Beyond just the CMP to manage the consent experience, various platforms are beginning to introduce the ability to customize the behavior of tags based upon the user’s consent indications. One of the best examples of this type of solution is Google’s “consent mode,” which has been introduced for all Google tags. It applies to Google Analytics, Google Ads, and Floodlight Tags. Consent mode limits the usage of cookies and processing behavior for users that have not granted consent, allowing you to collect anonymous data while maintaining compliance.
Google also offers functionality within Google Tag Manager, to simplify the configuration of consent for both your Google and non-Google tags.
Google isn’t the only one with these options.

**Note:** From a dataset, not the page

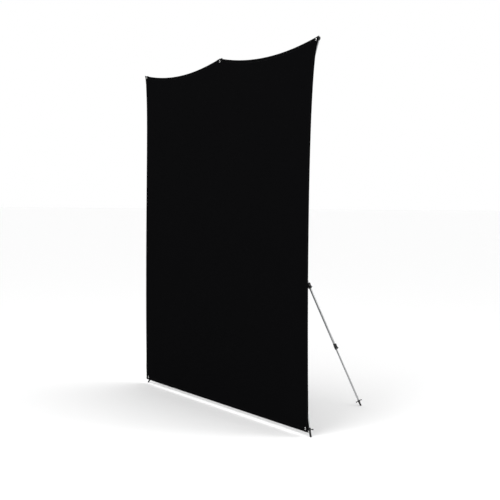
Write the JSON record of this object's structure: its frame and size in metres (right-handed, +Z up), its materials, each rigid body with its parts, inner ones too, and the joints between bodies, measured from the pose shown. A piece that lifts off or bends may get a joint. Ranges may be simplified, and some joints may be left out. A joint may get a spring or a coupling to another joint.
{
  "type": "collapsible backdrop panel",
  "caption": "Free-standing black cloth backdrop held square on the tips of a folding, telescopic aluminium spider frame.",
  "frame": {"origin": "on the floor, under the middle of the opened panel", "axes": "+X to the right seen from the front of the cloth, +Y backwards from the cloth to the rear legs, +Z up"},
  "size_m": [2.6084, 0.953, 2.4442],
  "materials": {
    "tube": "satin clear-anodised drawn tube",
    "lock_moulding": "moulded glass-filled nylon",
    "tip_moulding": "moulded nylon cap, cleat and rubber foot",
    "hub_moulding": "moulded glass-filled nylon",
    "fastener": "zinc-plated",
    "foot_rubber": "moulded",
    "grommet": "nickel-plated pressed brass",
    "cloth": "matte black wrinkle-resistant polyester knit"
  },
  "bodies": {
    "hub": {"hub_body": "hub_moulding", "hub_front_cover": "hub_moulding", "hub_bolt": "fastener", "hub_washer": "fastener", "hub_nut": "fastener"},
    "top_left_arm_outer": {"top_left_arm_outer_tube": "tube", "top_left_arm_upper_lock": "lock_moulding"},
    "top_left_arm_upper_lever": {"top_left_arm_upper_lever": "lock_moulding"},
    "top_left_arm_middle": {"top_left_arm_middle_tube": "tube", "top_left_arm_lower_lock": "lock_moulding"},
    "top_left_arm_lower_lever": {"top_left_arm_lower_lever": "lock_moulding"},
    "top_left_arm_inner": {"top_left_arm_inner_tube": "tube", "top_left_arm_tip": "tip_moulding"},
    "top_centre_arm_outer": {"top_centre_arm_outer_tube": "tube", "top_centre_arm_upper_lock": "lock_moulding"},
    "top_centre_arm_upper_lever": {"top_centre_arm_upper_lever": "lock_moulding"},
    "top_centre_arm_inner": {"top_centre_arm_inner_tube": "tube", "top_centre_arm_tip": "tip_moulding"},
    "top_right_arm_outer": {"top_right_arm_outer_tube": "tube", "top_right_arm_upper_lock": "lock_moulding"},
    "top_right_arm_upper_lever": {"top_right_arm_upper_lever": "lock_moulding"},
    "top_right_arm_middle": {"top_right_arm_middle_tube": "tube", "top_right_arm_lower_lock": "lock_moulding"},
    "top_right_arm_lower_lever": {"top_right_arm_lower_lever": "lock_moulding"},
    "top_right_arm_inner": {"top_right_arm_inner_tube": "tube", "top_right_arm_tip": "tip_moulding"},
    "front_left_leg_outer": {"front_left_leg_outer_tube": "tube", "front_left_leg_upper_lock": "lock_moulding"},
    "front_left_leg_upper_lever": {"front_left_leg_upper_lever": "lock_moulding"},
    "front_left_leg_middle": {"front_left_leg_middle_tube": "tube", "front_left_leg_lower_lock": "lock_moulding"},
    "front_left_leg_lower_lever": {"front_left_leg_lower_lever": "lock_moulding"},
    "front_left_leg_inner": {"front_left_leg_inner_tube": "tube", "front_left_leg_tip": "tip_moulding"},
    "front_right_leg_outer": {"front_right_leg_outer_tube": "tube", "front_right_leg_upper_lock": "lock_moulding"},
    "front_right_leg_upper_lever": {"front_right_leg_upper_lever": "lock_moulding"},
    "front_right_leg_middle": {"front_right_leg_middle_tube": "tube", "front_right_leg_lower_lock": "lock_moulding"},
    "front_right_leg_lower_lever": {"front_right_leg_lower_lever": "lock_moulding"},
    "front_right_leg_inner": {"front_right_leg_inner_tube": "tube", "front_right_leg_tip": "tip_moulding"},
    "rear_left_leg_outer": {"rear_left_leg_outer_tube": "tube", "rear_left_leg_upper_lock": "lock_moulding"},
    "rear_left_leg_upper_lever": {"rear_left_leg_upper_lever": "lock_moulding"},
    "rear_left_leg_middle": {"rear_left_leg_middle_tube": "tube", "rear_left_leg_lower_lock": "lock_moulding"},
    "rear_left_leg_lower_lever": {"rear_left_leg_lower_lever": "lock_moulding"},
    "rear_left_leg_inner": {"rear_left_leg_inner_tube": "tube", "rear_left_leg_tip": "tip_moulding"},
    "rear_right_leg_outer": {"rear_right_leg_outer_tube": "tube", "rear_right_leg_upper_lock": "lock_moulding"},
    "rear_right_leg_upper_lever": {"rear_right_leg_upper_lever": "lock_moulding"},
    "rear_right_leg_middle": {"rear_right_leg_middle_tube": "tube", "rear_right_leg_lower_lock": "lock_moulding"},
    "rear_right_leg_lower_lever": {"rear_right_leg_lower_lever": "lock_moulding"},
    "rear_right_leg_inner": {"rear_right_leg_inner_tube": "tube", "rear_right_leg_tip": "tip_moulding"},
    "backdrop": {"backdrop_cloth": "cloth"}
  },
  "joints": [
    {"name": "top_left_arm_fold", "type": "hinge", "parent": "hub", "child": "top_left_arm_outer", "pos_m": [-0.03756, -0.01782, 1.49426], "axis": [-0.6012, 0, -0.7991], "range_deg": [0, 105.66]},
    {"name": "top_left_arm_upper_lever_flip", "type": "hinge", "parent": "top_left_arm_outer", "child": "top_left_arm_upper_lever", "pos_m": [-0.54653, -0.2, 1.89884], "axis": [0.2157, -0.9629, -0.1623], "range_deg": [0, 100]},
    {"name": "top_left_arm_middle_slide", "type": "slide", "parent": "top_left_arm_outer", "child": "top_left_arm_middle", "axis": [0.7694, 0.2699, -0.5789], "range_m": [0, 0.446]},
    {"name": "top_left_arm_lower_lever_flip", "type": "hinge", "parent": "top_left_arm_middle", "child": "top_left_arm_lower_lever", "pos_m": [-0.92446, -0.33225, 2.18129], "axis": [0.2157, -0.9629, -0.1623], "range_deg": [0, 100]},
    {"name": "top_left_arm_inner_slide", "type": "slide", "parent": "top_left_arm_middle", "child": "top_left_arm_inner", "axis": [0.7694, 0.2699, -0.5789], "range_m": [0, 0.4233]},
    {"name": "top_centre_arm_fold", "type": "hinge", "parent": "hub", "child": "top_centre_arm_outer", "pos_m": [0, -0.01782, 1.502], "axis": [-1, 0, 0], "range_deg": [0, 115.08]},
    {"name": "top_centre_arm_upper_lever_flip", "type": "hinge", "parent": "top_centre_arm_outer", "child": "top_centre_arm_upper_lever", "pos_m": [0, -0.30906, 2.08336], "axis": [-1, 0, 0], "range_deg": [0, 100]},
    {"name": "top_centre_arm_inner_slide", "type": "slide", "parent": "top_centre_arm_outer", "child": "top_centre_arm_inner", "axis": [0, 0.424, -0.9057], "range_m": [0, 0.3553]},
    {"name": "top_right_arm_fold", "type": "hinge", "parent": "hub", "child": "top_right_arm_outer", "pos_m": [0.03756, -0.01782, 1.49426], "axis": [-0.6012, 0, 0.7991], "range_deg": [0, 105.66]},
    {"name": "top_right_arm_upper_lever_flip", "type": "hinge", "parent": "top_right_arm_outer", "child": "top_right_arm_upper_lever", "pos_m": [0.54653, -0.2, 1.89884], "axis": [0.2157, 0.9629, 0.1623], "range_deg": [0, 100]},
    {"name": "top_right_arm_middle_slide", "type": "slide", "parent": "top_right_arm_outer", "child": "top_right_arm_middle", "axis": [-0.7694, 0.2699, -0.5789], "range_m": [0, 0.446]},
    {"name": "top_right_arm_lower_lever_flip", "type": "hinge", "parent": "top_right_arm_middle", "child": "top_right_arm_lower_lever", "pos_m": [0.92446, -0.33225, 2.18129], "axis": [0.2157, 0.9629, 0.1623], "range_deg": [0, 100]},
    {"name": "top_right_arm_inner_slide", "type": "slide", "parent": "top_right_arm_middle", "child": "top_right_arm_inner", "axis": [-0.7694, 0.2699, -0.5789], "range_m": [0, 0.4233]},
    {"name": "front_left_leg_fold", "type": "hinge", "parent": "hub", "child": "front_left_leg_outer", "pos_m": [-0.02433, -0.01782, 1.43681], "axis": [0.7681, 0, -0.6403], "range_deg": [0, 103.09]},
    {"name": "front_left_leg_upper_lever_flip", "type": "hinge", "parent": "front_left_leg_outer", "child": "front_left_leg_upper_lever", "pos_m": [-0.45858, -0.17072, 0.94287], "axis": [0.145, -0.974, 0.174], "range_deg": [0, 100]},
    {"name": "front_left_leg_middle_slide", "type": "slide", "parent": "front_left_leg_outer", "child": "front_left_leg_middle", "axis": [0.6236, 0.2265, 0.7482], "range_m": [0, 0.553]},
    {"name": "front_left_leg_lower_lever_flip", "type": "hinge", "parent": "front_left_leg_middle", "child": "front_left_leg_lower_lever", "pos_m": [-0.83972, -0.30957, 0.48328], "axis": [0.145, -0.974, 0.174], "range_deg": [0, 100]},
    {"name": "front_left_leg_inner_slide", "type": "slide", "parent": "front_left_leg_middle", "child": "front_left_leg_inner", "axis": [0.6236, 0.2265, 0.7482], "range_m": [0, 0.5594]},
    {"name": "front_right_leg_fold", "type": "hinge", "parent": "hub", "child": "front_right_leg_outer", "pos_m": [0.02433, -0.01782, 1.43681], "axis": [0.7681, 0, 0.6403], "range_deg": [0, 103.09]},
    {"name": "front_right_leg_upper_lever_flip", "type": "hinge", "parent": "front_right_leg_outer", "child": "front_right_leg_upper_lever", "pos_m": [0.45858, -0.17072, 0.94287], "axis": [0.145, 0.974, -0.174], "range_deg": [0, 100]},
    {"name": "front_right_leg_middle_slide", "type": "slide", "parent": "front_right_leg_outer", "child": "front_right_leg_middle", "axis": [-0.6236, 0.2265, 0.7482], "range_m": [0, 0.553]},
    {"name": "front_right_leg_lower_lever_flip", "type": "hinge", "parent": "front_right_leg_middle", "child": "front_right_leg_lower_lever", "pos_m": [0.83972, -0.30957, 0.48328], "axis": [0.145, 0.974, -0.174], "range_deg": [0, 100]},
    {"name": "front_right_leg_inner_slide", "type": "slide", "parent": "front_right_leg_middle", "child": "front_right_leg_inner", "axis": [-0.6236, 0.2265, 0.7482], "range_m": [0, 0.5594]},
    {"name": "rear_left_leg_fold", "type": "hinge", "parent": "hub", "child": "rear_left_leg_outer", "pos_m": [-0.02034, -0.01782, 1.39485], "axis": [0.9615, 0, -0.2748], "range_deg": [0, 71.69]},
    {"name": "rear_left_leg_upper_lever_flip", "type": "hinge", "parent": "rear_left_leg_outer", "child": "rear_left_leg_upper_lever", "pos_m": [-0.19873, 0.17693, 0.83365], "axis": [-0.0863, -0.9494, -0.302], "range_deg": [0, 100]},
    {"name": "rear_left_leg_middle_slide", "type": "slide", "parent": "rear_left_leg_outer", "child": "rear_left_leg_middle", "axis": [0.2609, -0.3141, 0.9128], "range_m": [0, 0.426]},
    {"name": "rear_left_leg_lower_lever_flip", "type": "hinge", "parent": "rear_left_leg_middle", "child": "rear_left_leg_lower_lever", "pos_m": [-0.31991, 0.32457, 0.40421], "axis": [-0.0863, -0.9494, -0.302], "range_deg": [0, 100]},
    {"name": "rear_left_leg_inner_slide", "type": "slide", "parent": "rear_left_leg_middle", "child": "rear_left_leg_inner", "axis": [0.2609, -0.3141, 0.9128], "range_m": [0, 0.3871]},
    {"name": "rear_right_leg_fold", "type": "hinge", "parent": "hub", "child": "rear_right_leg_outer", "pos_m": [0.02034, -0.01782, 1.39485], "axis": [0.9615, 0, 0.2748], "range_deg": [0, 71.69]},
    {"name": "rear_right_leg_upper_lever_flip", "type": "hinge", "parent": "rear_right_leg_outer", "child": "rear_right_leg_upper_lever", "pos_m": [0.19873, 0.17693, 0.83365], "axis": [-0.0863, 0.9494, 0.302], "range_deg": [0, 100]},
    {"name": "rear_right_leg_middle_slide", "type": "slide", "parent": "rear_right_leg_outer", "child": "rear_right_leg_middle", "axis": [-0.2609, -0.3141, 0.9128], "range_m": [0, 0.426]},
    {"name": "rear_right_leg_lower_lever_flip", "type": "hinge", "parent": "rear_right_leg_middle", "child": "rear_right_leg_lower_lever", "pos_m": [0.31991, 0.32457, 0.40421], "axis": [-0.0863, 0.9494, 0.302], "range_deg": [0, 100]},
    {"name": "rear_right_leg_inner_slide", "type": "slide", "parent": "rear_right_leg_middle", "child": "rear_right_leg_inner", "axis": [-0.2609, -0.3141, 0.9128], "range_m": [0, 0.3871]},
    {"name": "backdrop_lift_off", "type": "slide", "parent": "hub", "child": "backdrop", "axis": [0, -1, 0], "range_m": [0, 0.3]}
  ]
}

There are a number of other platforms that are embedding similar functionality in their tags and technologies as well. This removes a lot of pressure if you’re the marketer or analyst setting everything up, because the new technologies take care of everything for you.
[Implementing a consent management strategy? We’d love to help! Tag Inspector is used by thousands of sites globally, contact us here to learn more.]
The Importance of Getting the Right Data
The rewards of understanding and adhering to the applicable regulations cannot be overstated. Once you know exactly what data you can collect, how to get consent, and how to appropriately use the data you do collect, you will be able to achieve much greater insight to campaign and site performance as well as optimize user data for those that do consent. You’ll be able to gather and analyze the information you need to optimize your site, your offerings, and your content.
Do your due diligence, make sure you have a baseline understanding of the applicable requirements, and then build from there. And, remember, there are many existing technologies that will help you, so you don’t have to go it alone.